The result was dramatic and terrifying! The massive machine burst into life, vibrating and rumbling until the sound became almost a scream. I recoiled in fear. Then I caught sight of my father and the other men frantically running down the platform on top of the machine towards the ladder. My father and two other men didn't wait for the ladder; they simply jumped over my head and were sprawled on the ground. The others sprinted down the ladder and joined the huddle while the man in charge of the machine jumped up to slam down the red button and stop the machine. It came to a halt with a judder and for a few seconds continued whirring and shaking.

There was a lot of shouting and roaring and I cowered by the machine terrified as to what might happen next. Amazingly my father was speechless. I was expecting a tirade of language from him but he and the others were so stunned that nothing was said.

The machine salesman was the first to break the silence.
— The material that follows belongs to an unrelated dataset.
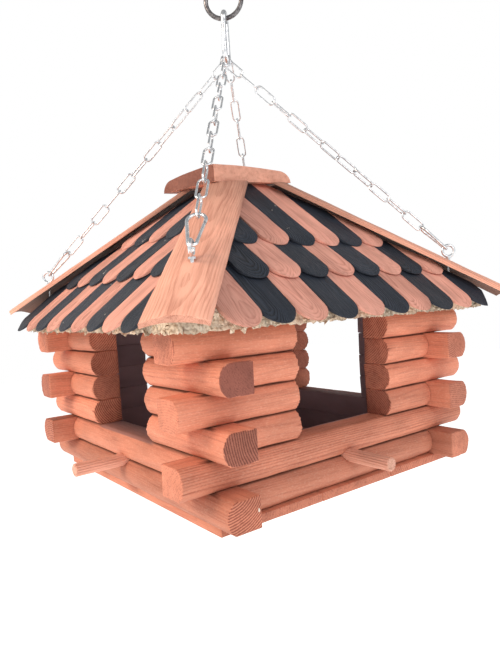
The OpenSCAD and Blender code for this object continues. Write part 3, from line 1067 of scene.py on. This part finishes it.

With a nervous laugh he said “Well at least you know it works now”. The others joined his laugh but I could see that they were very shaken. My button twiddling could have killed five men, including my father. One push of my little finger had sent them scurrying away in terror.

The inevitable rebuke from my father came later but I think he realised his folly in leaving a bored six year old near the controls of such a lethal machine. That was asking for trouble.

Surprisingly he did buy the machine and a few weeks later it arrived at the factory where for many years it folded heavy steel plates into amazing shapes for bulk milk tankers, milking machines and many other industrial tanks and contraptions. Some of those milk tanks are still in use today all over Ireland. Needless to say, I wasn't left near the new machine and would have dared touch it anyway. Nearly forty years on the event is still imprinted onto my mind.

I eventually did get to the zoo that day. My father had cooled down and I think he was glad to be alive and not the subject of a lurid headline in the next day's newspapers thundering “Six Year Old Cork Boy kills Five”.

I, on the other hand was most impressed with the new-found power of my index finger.